Since Guinness prohibited employees from publishing trade secrets, Gosset published his work under the pseudonym "Student". Hence, "Student's t-test".

The Intuition

Signal vs. Noise

The t-statistic is just a Signal-to-Noise Ratio.

\[$ t = \frac{\text{Signal}}{\text{Noise}} $\]
  • Signal: The difference between your sample mean and the null hypothesis (\(\bar{x} - \mu_0\)). How far "off" is your result?
  • Noise: The Standard Error (\(s / \sqrt{n}\)). How much would you expect the mean to bounce around just by chance?

If \(t = 3\), it means your result is 3 times larger than the expected random noise. That's strong evidence. If \(t = 0.5\), your signal is buried in the noise.

Why Not Just Use Z?

The Z-statistic looks identical:

\[$ Z = \frac{\bar{x} - \mu_0}{\sigma / \sqrt{n}} $\]

The difference is in the denominator. * Z-test: Uses \(\sigma\) (the Truth). It assumes you know the population's spread exactly. * t-test: Uses \(s\) (an Estimate).

When \(n\) is small, \(s\) might be very different from \(\sigma\).
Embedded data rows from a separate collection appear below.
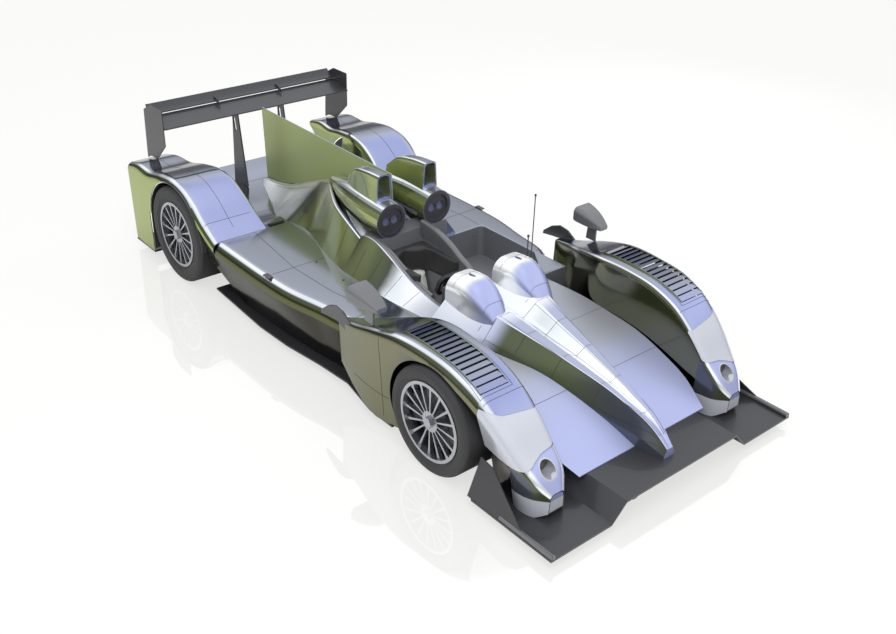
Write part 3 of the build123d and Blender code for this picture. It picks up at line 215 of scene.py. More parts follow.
# slot: colour, metallic, roughness, grain scale, relief, depth, clear coat
PLAIN = {
    "black_composite": ((0.030, 0.030, 0.034), 0.0, 0.38, 900, 0.10, 0.0004, 0.3),
    "tub_composite": ((0.20, 0.21, 0.23), 0.3, 0.42, 600, 0.15, 0.0004, 0.2),
    "dark_composite": ((0.035, 0.035, 0.040), 0.0, 0.32, 600, 0.15, 0.0004, 0.4),
    "headlight_cover": ((0.50, 0.52, 0.58), 0.1, 0.16, 500, 0.04, 0.0003, 0.6),
    "tyre_rubber": ((0.030, 0.030, 0.032), 0.0, 0.62, 700, 0.25, 0.0006, 0.0),
    "rim_metal": ((0.46, 0.47, 0.50), 0.95, 0.24, 900, 0.08, 0.0003, 0.0),
    "disc_iron": ((0.22, 0.22, 0.23), 0.9, 0.42, 500, 0.15, 0.0004, 0.0),
    "engine_metal": ((0.25, 0.25, 0.26), 0.8, 0.5, 200, 0.4, 0.001, 0.0),
    "cast_metal": ((0.28, 0.28, 0.30), 0.8, 0.5, 250, 0.4, 0.001, 0.0),
    "steel": ((0.16, 0.165, 0.18), 0.8, 0.38, 500, 0.1, 0.0003, 0.0),
    "seat_cloth": ((0.66, 0.65, 0.63), 0.0, 0.85, 1400, 0.35, 0.0006, 0.0),
    "dark_foam": ((0.035, 0.035, 0.037), 0.0, 0.5, 300, 0.2, 0.0005, 0.0),
    "grip_rubber": ((0.020, 0.020, 0.022), 0.0, 0.55, 500, 0.3, 0.0005, 0.0),
    "grey_shell": ((0.16, 0.165, 0.175), 0.4, 0.30, 500, 0.06, 0.0003, 0.4),
    "red_lens": ((0.45, 0.02, 0.02), 0.0, 0.2, 300, 0.1, 0.0003, 0.5),
    "lamp": ((0.6, 0.62, 0.66), 0.6, 0.12, 300, 0.05, 0.0003, 0.5),
}

paints = {slot: plain(slot, *values) for slot, values in PLAIN.items()}
DARK = paints["dark_composite"]
PALE_COVER = paints["headlight_cover"]
GREY = paints["grey_shell"]
LINE = plain("panel_line", (0.02, 0.02, 0.025), 0.0, 0.5, 300, 0.05, 0.0002)

# Bodywork materials, each with the colour of its painted side reflection and of its painted shade
# below. The side pods get a near-black painted reflection, and the deck and nose a dark painted
# reflection and shade on their sides and undersides.
SILVER = bodywork("silver_bodywork", side=SIDE_REFLECTION_OLIVE, under=(0.17, 0.155, 0.135))
POD_PAINT = bodywork("silver_side_pods", side=(0.12, 0.13, 0.06), under=(0.035, 0.033, 0.022))
FENDER_PAINT = bodywork("silver_front_fenders", side=(0.20, 0.20, 0.13), under=(0.15, 0.14, 0.12))
DECK_PAINT = bodywork("silver_front_deck", DARK_REFLECTION_AND_SHADE, DARK_REFLECTION_AND_SHADE, metallic=0.45, roughness=0.38)
NOSE_PAINT = bodywork("silver_nose", DARK_REFLECTION_AND_SHADE, DARK_REFLECTION_AND_SHADE, metallic=0.6, roughness=0.18, pale_behind=-1.12)
# Painted olive reflection on the sides of the engine cover, and painted shade under it.
COVER_SIDE_REFLECTION = (0.38, 0.43, 0.18)
COVER_UNDER_SHADE = (0.12, 0.12, 0.06)
COVER_PAINT = bodywork("silver_engine_cover", COVER_SIDE_REFLECTION, COVER_UNDER_SHADE, metallic=0.8, roughness=0.2)
# Painted olive reflection on the sides of the fin.
FIN_SIDE_REFLECTION = (0.34, 0.40, 0.17)
FIN_PAINT = bodywork("silver_fin", FIN_SIDE_REFLECTION, COVER_UNDER_SHADE, metallic=0.35, roughness=0.35)
paints["silver_bodywork"] = SILVER

# Geometry helpers.
# Steps round a corner of an outline, and along the straight between two corners.
ARC_STEPS = 7
SIDE_STEPS = 4
# Every corner gets at least this radius, and counts as open by at least this half angle.
LEAST_RADIUS = 0.4
LEAST_HALF_ANGLE = 0.02


def new_object(name, data):
    """Object in the scene, made from a mesh, a light or a camera."""
    made = bpy.data.objects.new(name, data)
    bpy.context.scene.collection.objects.link(made)
    return made


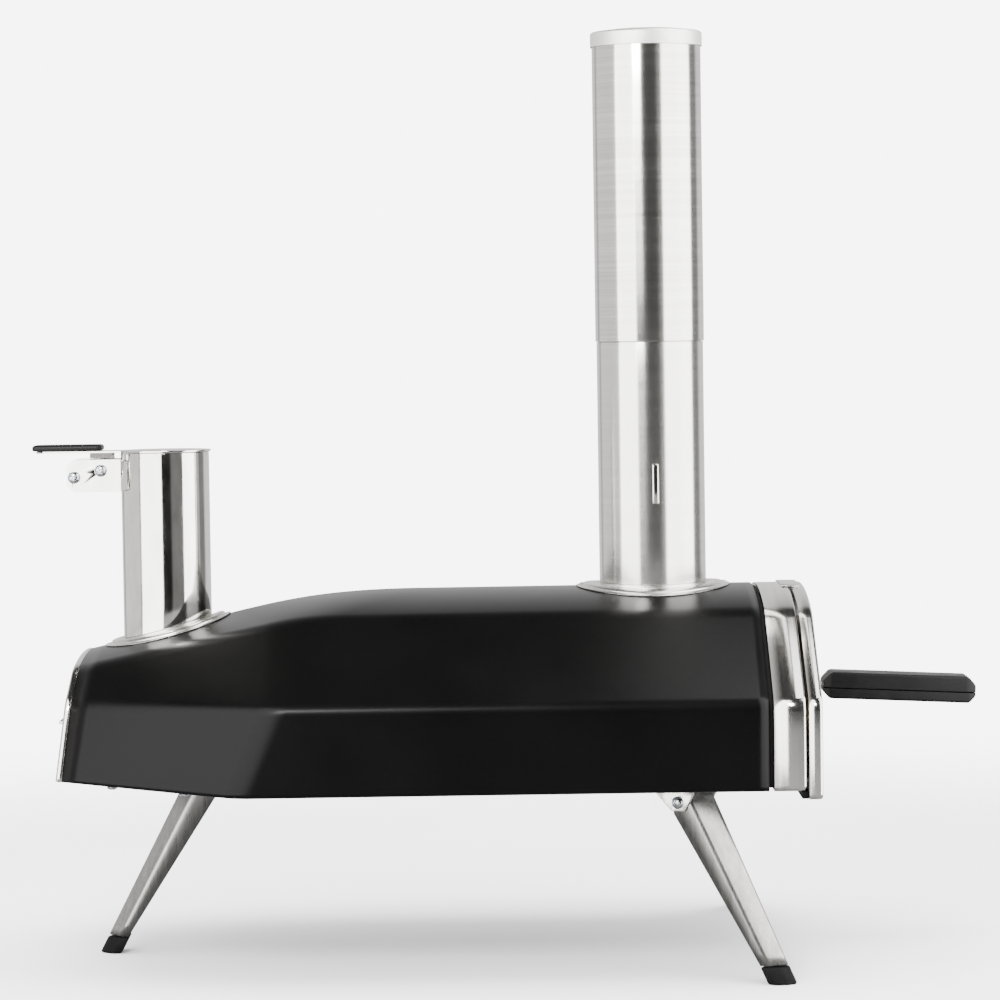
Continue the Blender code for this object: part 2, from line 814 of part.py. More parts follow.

It might be way too small just by luck. If \(s\) is too small, the denominator is too small, making \(t\) huge. This would make you think you found a significant result when you really didn't.

Gosset's t-distribution corrects for this. It is "fatter" in the tails than the normal distribution. This means extreme values are more common by chance, so you need a larger t-value to be impressed. It sets the bar higher to account for your ignorance about \(\sigma\).

Derivazione: The Logic

We don't need to derive the full PDF here (see the t-Distribution page for that), but we can derive the structure of the test statistic.

  1. Standardize the Mean: We know that the sample mean \(\bar{x}\) is approximately normal (CLT):
\[$ \bar{x} \sim N \left( \mu, \frac{\sigma^2}{n} \right) $\]
So we can convert it to a standard normal variable $Z$:
\[$ Z = \frac{\bar{x} - \mu}{\sigma / \sqrt{n}} $\]
  1. The Problem: We don't know \(\sigma\). We substitute \(s\).
\[$ t = \frac{\bar{x} - \mu}{s / \sqrt{n}} $\]
  1. Analyze the Components: This \(t\) is actually a ratio of two random variables:

    • Numerator: A standard normal variable (\(Z\)).
    • Denominator: related to the Chi-squared distribution (since \(s^2\) is a sum of squared errors).

    Specifically, Gosset showed that:

\[$ t = \frac{Z}{\sqrt{V/k}} $\]
Where $Z$ is standard normal, $V$ is Chi-squared with $k$ degrees of freedom, and they are independent.
  1. The Result: The ratio of a Normal to the square root of a Chi-squared follows the Student's t-distribution. This distribution depends on \(k\) (sample size - 1). As \(k \to \infty\), the uncertainty about \(s\) vanishes, and the t-distribution becomes the Normal distribution.

Common Mistakes

  • Thinking "t" stands for "Test": It doesn't. Gosset originally called it \(z\), then changed it to \(t\). It's just a variable name.
  • Ignoring assumptions: The t-test assumes your data is normally distributed (or your sample is large enough for CLT to kick in). If your data is heavily skewed and \(n=5\), the t-test gives junk results.
  • The "p > 0.05" Trap: A high p-value doesn't prove the groups are the same. It just means you didn't have enough data to prove they are different.